John Roberts mélange tout

Le producteur polyvalent discute d’inspiration créative dans son appartement new-yorkais

  • Interview: Bianca Heuser
  • Photography: Brooke Chroman
  • Images/Photos Courtesy Of: John Roberts

À première vue, l’identité artistique de John Roberts paraît insaisissable. Les productions d’envergure qui l’ont d’abord fait connaître, sorties sur le label hambourgeois Dial Records, réussissent un entre-deux plutôt rare dans le contexte de la dance music: ni destinées exclusivement à la piste de danse ou à l’écoute à domicile, leurs rythmes fluctuent librement. L’esthétique de Roberts est élégante, subtile et étudiée, tout comme son attitude. Un coup d’œil dans son appartement new-yorkais offre un résumé de ses références éclectiques: dans son studio à domicile, une lampe de table Memphis coexiste harmonieusement avec le célèbre papier peint à motif de zèbres qui tapissait le légendaire restaurant Gino’s, un lieu dont les portes ont vu passer des invités de marque comme Frank Sinatra et Ed Sullivan jusqu’à ce qu’elles se ferment définitivement – un scénario tristement typique de l’immobilier new-yorkais – suite à une hausse de loyer éhontée en mai 2010. Chez lui, Roberts joue aux échecs, joue la comédie dans des tenues Saint Laurent et Reebok Classics, et pose devant sa collection d’art et de livres.

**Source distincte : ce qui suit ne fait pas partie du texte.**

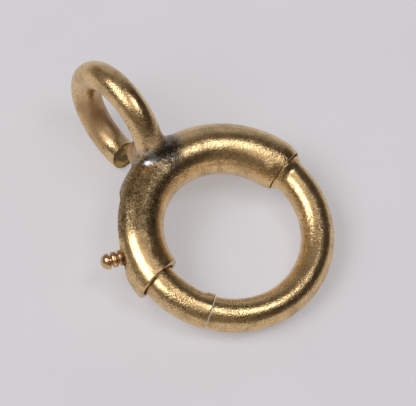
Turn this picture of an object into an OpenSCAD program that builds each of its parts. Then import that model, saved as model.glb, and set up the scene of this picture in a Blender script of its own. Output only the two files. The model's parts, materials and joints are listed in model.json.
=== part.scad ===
// Spring ring clasp: a fat curved tube holds a sprung bolt, which a turned
// knob draws back through a slot to open the ring. A wire loop is soldered
// to the tube. The clasp lies as it does on a table, on the loop's lowest
// point and on the thin arm opposite.
//
// Millimetres and degrees. The origin is the ring's centre, +Z is up and
// +Y points to the wire loop. A place on the ring is an angle in the ring's
// own plane, counted from +X towards +Y.

/* [Ring] */
// Radius of the ring's centreline
ring_r = 6.1; // [5.7:0.1:6.8]

/* [Case tube] */
// Outer radius of the fat tube
case_r = 1.71; // [1.66:0.01:1.85]
// Thickness of the tube's wall
case_wall = 0.25; // [0.15:0.01:0.3]
// Place of the tube's mouth at the arm
arm_mouth = 7; // [2:1:12]
// Place of the tube's mouth at the bolt
bolt_mouth = 175; // [172:1:180]
// Slant of the bolt's mouth against the ring's radius
mouth_slant = 7; // [1:1:10]

/* [Thumb slot] */
// Place of the slot's end near the loop
slot_open_end = 118; // [115:0.5:124]
// Place of the slot's end near the bolt's mouth
slot_shut_end = 161.5; // [160:0.5:165]
// Turn of the slot and the knob round the tube, down from the ring's plane
slot_turn = 10; // [0:1:15]
// Room on each side of the knob in the slot
slot_play = 0.35; // [0.2:0.01:0.4]

/* [Arm] */
// Radius of the thin fixed tube
arm_r = 1.13; // [1.05:0.01:1.2]
// Place where the arm and the bolt meet
meeting = 215.5; // [210:0.5:222]
// Step between the case tube and the rim of the arm's root
root_step = 0.04; // [0:0.01:0.1]
// Length of that rim
root_rim = 0.1; // [0.05:0.01:0.2]
// Length of the cone between the rim and the arm
root_len = 0.42; // [0.3:0.01:0.6]
// Length of the plug that sits in the case tube
plug_len = 1.5; // [1:0.1:2]
// Clearance round the plug and behind the rim
seat_gap = 0.03; // [0.02:0.01:0.05]

/* [Bolt] */
// Room between the bolt and the case tube all round
bolt_play = 0.28; // [0.2:0.01:0.35]
// Gap between the bolt and the arm when shut
shut_gap = 0.06; // [0.03:0.01:0.1]
// Length of the bolt behind the knob
bolt_tail = 0.9; // [0.8:0.05:1.2]
// Length of the thicker guide at the bolt's rear end
guide_len = 0.37; // [0.3:0.01:0.45]
// Running clearance between the guide and the tube
guide_play = 0.08; // [0.05:0.01:0.1]

/* [Thumb knob] */
// Radius of the knob's domed head and its ribs
knob_r = 0.55; // [0.5:0.01:0.6]
// Height of the knob's tip above the case tube
knob_rise = 1.2; // [1.2:0.02:1.5]
// Room between the knob and the slot's end when shut
knob_stop = 0.54; // [0.3:0.02:0.6]
// Height of the domed head
head_h = 0.62; // [0.55:0.01:0.65]
// Thickness of the upper rib
rib_h = 0.4; // [0.3:0.01:0.42]
// Thickness of the foot, the rib that runs in the slot
foot_h = 0.33; // [0.25:0.01:0.34]
// Groove between the head and the upper rib
upper_groove = 0.12; // [0.08:0.01:0.14]
// Groove between the upper rib and the foot
lower_groove = 0.08; // [0.05:0.01:0.1]
// Radius of the neck in the grooves
neck_r = 0.36; // [0.3:0.01:0.4]
// Radius of the shank that sits in the bolt
shank_r = 0.3; // [0.25:0.01:0.33]
// Depth of the shank's hole in the bolt
shank_depth = 1; // [0.7:0.05:1.2]
// Clearance round and under the shank
shank_gap = 0.02; // [0.01:0.01:0.03]

/* [Spring] */
// Radius of the spring's wire
coil_wire_r = 0.12; // [0.09:0.01:0.14]
// Clearance between the coil and the tube
coil_play = 0.08; // [0.05:0.01:0.12]
// Number of turns
coil_turns = 20; // [14:1:24]
// Gap at each end of the coil
coil_end_gap = 0.05; // [0.03:0.01:0.1]

/* [Wire loop] */
// Radius of the loop's centreline
loop_r = 3.46; // [3.2:0.02:3.8]
// Radius of the loop's wire
wire_r = 0.99; // [0.9:0.01:1.1]
// Depth of the wire's centreline below the case tube's surface
loop_sink = 0.49; // [0.3:0.01:0.6]
// Twist of the loop's plane away from the ring's radius
loop_twist = 5.7; // [0:0.1:8]
// Place of the cut end below, counted round the loop from its far point
free_end = 243; // [236:1:250]
// Place of the soldered end, counted on in the same turn
soldered_end = 560; // [552:1:565]

/* [Hidden] */
$fn = 96;

gold = "#c8a45a";
rosy_gold = "#c99a62";
steel = "#9c9a94";

bore_r = case_r - case_wall;
bolt_r = bore_r - bolt_play;
guide_r = bore_r - guide_play;
plug_r = bore_r - seat_gap;
root_r = case_r - root_step;
plug_inset = seat_gap + root_rim / 2;
// Depth of the root cone's small end under the arm's surface
cone_sink = 0.08;

slot_w = 2 * (knob_r + slot_play);
slot_middle = (slot_open_end + slot_shut_end) / 2;
slot_reach = (ring_r + case_r) * sin((slot_shut_end - slot_open_end) / 2) - slot_w / 2;
knob_place = slot_shut_end - turned(knob_r + knob_stop, ring_r + case_r);
bolt_rear = knob_place - turned(bolt_tail, ring_r);

// Heights of the knob's parts above the ring's centreline
knob_tip = case_r + knob_rise;
head_base = knob_tip - head_h;
rib_base = head_base - upper_groove - rib_h;
foot_base = rib_base - lower_groove - foot_h;
hole_base = bolt_r - shank_depth;

coil_sides = 5;
coil_steps = 12;
coil_r = bore_r - coil_play - coil_wire_r;
coil_first = arm_mouth + turned(plug_len + coil_end_gap + coil_wire_r, ring_r);
coil_last = bolt_rear - turned(coil_end_gap + coil_wire_r, ring_r);

loop_place = 90;
loop_dist = ring_r + case_r + loop_r - loop_sink;
rest_tilt = asin((loop_r + wire_r - arm_r) / (ring_r + loop_dist));

// Degrees that a length takes up on a circle of radius r
function turned(length, r) = length / r * 180 / PI;

// Lays the clasp as it rests
module rest() {
    rotate([rest_tilt, 0, 0])
        children();
}

// A round bar of radius r that follows the ring from one place to another
module ring_bar(r, from, to) {
    rotate([0, 0, from])
        rotate_extrude(angle = to - from)
            translate([ring_r, 0])
                circle(r);
}

// Puts children at a place on the ring, +X away from the centre, +Y onward
module at_ring(place) {
    rotate([0, 0, place])
        translate([ring_r, 0, 0])
            children();
}

// Puts children on the ring's centreline, with +Z out through the slot
module outward(place) {
    at_ring(place)
        rotate([0, 90 + slot_turn, 0])
            children();
}

// The wire loop, in a plane that stands on the ring's plane
module loop_wire() {
    rotate([0, 0, loop_place])
        translate([loop_dist, 0, 0])
            rotate([0, 0, -loop_twist])
                rotate([90, 0, 0])
                    rotate([0, 0, free_end])
                        rotate_extrude(angle = soldered_end - free_end)
                            translate([loop_r, 0])
                                circle(wire_r);
}

// A slot with round ends, milled straight in at its middle
module slot_cut() {
    outward(slot_middle)
        linear_extrude(2 * case_r) {
            square([slot_w, 2 * slot_reach], center = true);
            for (end = [-slot_reach, slot_reach])
                translate([0, end])
                    circle(slot_w / 2);
        }
}

// All that lies past the bolt's mouth
module mouth_cut() {
    at_ring(bolt_mouth)
        rotate([0, 0, mouth_slant])
            translate([-2 * case_r, 0, -2 * case_r])
                cube(4 * case_r);
}

module case_tube() {
    color(gold) rest() difference() {
        union() {
            ring_bar(case_r, arm_mouth, bolt_mouth + mouth_slant);
            loop_wire();
        }
        ring_bar(bore_r, arm_mouth - mouth_slant, bolt_mouth + 2 * mouth_slant);
        mouth_cut();
        slot_cut();
    }
}

module arm() {
    color(gold) rest() {
        ring_bar(arm_r, meeting - 360, arm_mouth);
        ring_bar(plug_r, arm_mouth - turned(plug_inset, ring_r), arm_mouth + turned(plug_len, ring_r));
        at_ring(arm_mouth)
            translate([0, -seat_gap, 0])
                rotate([90, 0, 0]) {
                    cylinder(h = root_rim, r = root_r);
                    translate([0, 0, root_rim])
                        cylinder(h = root_len, r1 = root_r, r2 = arm_r - cone_sink);
                }
    }
}

module bolt() {
    color(gold) rest() difference() {
        union() {
            ring_bar(bolt_r, bolt_rear, meeting - turned(shut_gap, ring_r));
            ring_bar(guide_r, bolt_rear, bolt_rear + turned(guide_len, ring_r));
        }
        outward(knob_place)
            translate([0, 0, hole_base])
                cylinder(h = 2 * shank_depth, r = shank_r + shank_gap);
    }
}

// A disc with a rounded rim that stands on the plane z = 0
module rib(h) {
    cylinder(h = h, r = knob_r - h / 2);
    translate([0, 0, h / 2])
        rotate_extrude()
            translate([knob_r - h / 2, 0])
                circle(h / 2);
}

// A dome whose tip lies at height head_h
module head() {
    intersection() {
        translate([0, 0, head_h - knob_r])
            sphere(knob_r);
        cylinder(h = 2 * head_h, r = 2 * knob_r);
    }
}

module thumb_knob() {
    color(rosy_gold) rest() outward(knob_place) {
        translate([0, 0, hole_base + shank_gap])
            cylinder(h = foot_base + foot_h / 2 - hole_base - shank_gap, r = shank_r);
        translate([0, 0, foot_base])
            rib(foot_h);
        translate([0, 0, foot_base + foot_h / 2])
            cylinder(h = head_base + head_h / 2 - foot_base - foot_h / 2, r = neck_r);
        translate([0, 0, rib_base])
            rib(rib_h);
        translate([0, 0, head_base])
            head();
    }
}

// A point on the spring's wire: its place on the ring, its turn round the
// coil and its side round the wire
function coil_point(place, turn, side) =
    let (
        off = coil_r + coil_wire_r * cos(side),
        out = ring_r + off * cos(turn),
        onward = place + turned(coil_wire_r * sin(side), ring_r)
    )
    [out * cos(onward), out * sin(onward), off * sin(turn)];

module spring() {
    rings = coil_turns * coil_steps;
    points = [
        for (i = [0:rings], j = [0:coil_sides - 1])
            coil_point(
                coil_first + (coil_last - coil_first) * i / rings,
                360 * i / coil_steps,
                360 * j / coil_sides
            )
    ];
    walls = [
        for (i = [0:rings - 1], j = [0:coil_sides - 1])
            let (k = (j + 1) % coil_sides, a = i * coil_sides, b = a + coil_sides)
            [a + j, a + k, b + k, b + j]
    ];
    first_cap = [for (j = [0:coil_sides - 1]) coil_sides - 1 - j];
    last_cap = [for (j = [0:coil_sides - 1]) rings * coil_sides + j];
    color(steel) rest()
        polyhedron(points, concat(walls, [first_cap, last_cap]));
}

case_tube();
arm();
bolt();
thumb_knob();
spring();
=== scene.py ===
import json
import math
from itertools import chain
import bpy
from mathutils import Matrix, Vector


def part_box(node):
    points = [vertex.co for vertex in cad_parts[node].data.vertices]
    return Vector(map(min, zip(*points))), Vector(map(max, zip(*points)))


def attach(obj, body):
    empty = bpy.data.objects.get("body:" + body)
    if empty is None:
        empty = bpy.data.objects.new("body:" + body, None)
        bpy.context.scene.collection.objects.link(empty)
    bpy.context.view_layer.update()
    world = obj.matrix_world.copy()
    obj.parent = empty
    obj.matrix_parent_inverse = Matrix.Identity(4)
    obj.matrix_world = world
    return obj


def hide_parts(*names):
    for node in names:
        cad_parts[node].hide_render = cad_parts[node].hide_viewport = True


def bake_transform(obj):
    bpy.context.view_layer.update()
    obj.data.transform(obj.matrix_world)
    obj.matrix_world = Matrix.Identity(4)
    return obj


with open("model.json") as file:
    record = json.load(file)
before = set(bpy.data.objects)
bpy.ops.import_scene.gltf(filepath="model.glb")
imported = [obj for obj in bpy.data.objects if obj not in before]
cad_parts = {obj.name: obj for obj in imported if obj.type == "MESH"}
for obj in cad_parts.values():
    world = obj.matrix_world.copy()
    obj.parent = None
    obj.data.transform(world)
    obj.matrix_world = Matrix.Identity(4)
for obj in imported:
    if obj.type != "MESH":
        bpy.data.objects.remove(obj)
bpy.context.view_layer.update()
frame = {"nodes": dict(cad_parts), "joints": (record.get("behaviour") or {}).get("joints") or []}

from types import SimpleNamespace

import bmesh
import bpy
import numpy as np
from bpy.props import FloatProperty, FloatVectorProperty, PointerProperty
from mathutils import Matrix, Vector

bl_info = {
    "name": "Spring ring clasp",
    "version": (1, 0, 0),
    "blender": (4, 5, 0),
    "location": "3D View > Sidebar > Clasp",
    "description": "Dresses a small gold spring ring clasp in its metal and lays it on a pale floor",
    "category": "Object",
}

# The bench works in millimetres, with places on a circle and turns in degrees. A
# straight piece lies along +X, with +Y up and +Z away from the ring's centre, and
# is then bent round the ring, which lies flat with its centre at the origin. A
# finished piece is tilted as the clasp rests and brought to metres.
MM = 0.001

# Sides of a turned tube and of the wire, the longest step along an outline and
# along the knob's, and the size of the faces at the solder and the slot
TUBE_SIDES = 96
WIRE_SIDES = 72
STEP = 0.14
KNOB_STEP = 0.05
FINE = 0.07

# Rounding of a turned edge, the length over which a bar's end is brought to a
# slant, and the width of the slot's edges that are pressed in
EDGE = 0.04
END_FADE = 3.0
SLOT_EDGE = 0.6

# Middle of the bead of solder in the loop's eye, at the wire's foot
BEAD = (-0.50, 7.84, 0.20)

# Where the bore is cleared of the wire and the bead
BORE_CUT = (50, 130)

# Where the solder's fillet grows heavy and where shade is painted into the crease on it,
# each from its start to where it is full: round the ring, up from its plane, along its X
HEAVY_PLACES = (110, 86)
HEAVY_HEIGHTS = (-1.2, 0.8)
CREASE_SHADE_HEIGHTS = (0.6, 1.1)
CREASE_SHADE_SIDE = (-1.1, -0.5)

# Where the case's side is worn, round the ring and round the tube, and where the
# loop is dull, round the loop: the start, the full part's start and end, the end
WORN_PLACES = (94, 102, 142, 151)
WORN_TURNS = (-60, -30, 118, 140)
DULL_TURNS = (256, 272, 335, 356)
# Round the wire, the dull gold's start and where it is full, on the loop's inside
DULL_SIDE = (85, 125)

# The joint's axis stands on the ring's plane, so it gives the tilt at rest.
AXIS = frame["joints"][0]["axis"]
REST_TILT = math.atan2(-AXIS[1], -AXIS[2]) if AXIS[2] > 0 else math.atan2(AXIS[1], -AXIS[2])
LAY = Matrix.Rotation(REST_TILT, 4, "X")
FLOOR = min(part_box(node)[0].z for node in frame["nodes"])


# Property helpers
def length(name, text, mm):
    return FloatProperty(name=name, description=text, default=mm * MM, min=0.0,
                         subtype="DISTANCE", unit="LENGTH", precision=5)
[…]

Aussi diversifiés que soient ses intérêts culturels, Roberts continue de créer des filières pour les diffuser: Avec Paul Kominek, il a fondé The Travel Almanac, un semestriel qui se décrit comme étant la « première vraie publication post-tourisme », l’année de la fermeture de Gino’s. Et l’année dernière, Roberts a annoncé le lancement de Brunette Editions, sa propre plateforme, qui se consacre à des productions culturelles de tout acabit. Sa dernière publication en date est son nouvel album Plum, accompagné d’un film réalisé et produit par Roberts.

Bianca Heuser, qui s’est liée d’amitié avec Roberts lorsqu’elle travaillait pour Dial Records, discute avec lui de textures, des joies du travail pluridisciplinaire, et des artistes qui l’inspirent. Il partage sa collection personnelle de clichés texturés tirés de sa pellicule.

Bianca Heuser

John Roberts

Qu’est-ce qui t’a donné envie de lancer Brunette Editions ?

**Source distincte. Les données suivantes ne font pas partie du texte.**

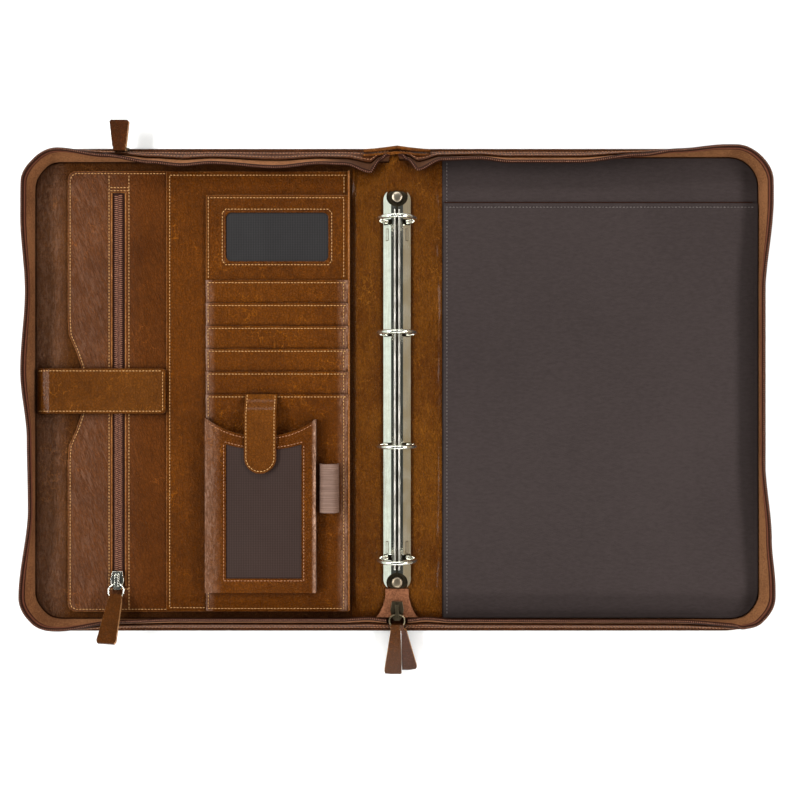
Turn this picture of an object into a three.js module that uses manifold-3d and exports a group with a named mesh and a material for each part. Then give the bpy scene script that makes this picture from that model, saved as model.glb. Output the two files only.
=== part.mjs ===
// An A4 leather document case with a zip round three sides, lying open on its back: pockets for
// cards, a phone and a pen in the left half, a writing-pad pocket in the right half, and a
// four-ring binder on the spine. Millimetres, +Z up, the spine along Y, the zip's slider at -Y,
// and the origin on the table under the middle of the spine.

import * as THREE from 'three';
import { mergeVertices } from 'three/addons/utils/BufferGeometryUtils.js';
import Module from 'manifold-3d';

const wasm = await Module();
wasm.setup();

// Clearance between pieces that touch.
const fit = 0.3;

// Cover: both padded boards and the spine, under one outer leather.
const coverWidth = 534;
const coverHeight = 349;
const cornerRadius = 28;
const coverThickness = 5;
const coverEdgeRound = 1.4;
const spinePeakHeight = 2.5;
const spinePeakHalf = 14;

// Linings on the cover, and the spine between them.
const liningThickness = 1;
const spineWidth = 64.8;
const spineSwell = 1.8;
const spineSwellFade = 24;
const hingeGap = 2.4;
const floorGap = 1.2;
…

La raison d’être du label, c’est tout simplement de disposer d’un outil de diffusion pour tous les types de projets créatifs que j’ai envie d’entreprendre. Continuer ma production musicale, et inclure tous les projets visuels qui n’avaient pas encore trouvé de support. Je voulais faire quelque chose qui n’avait pas de définition ou d’énoncé de mission ferme, seulement me donner les moyens d’expérimenter de façon abstraite, et d’expérimenter en associant différents projets dans une approche pluridisciplinaire. C’est indispensable pour moi. Je tiens à aborder mon travail d’un point de vue pluridisciplinaire.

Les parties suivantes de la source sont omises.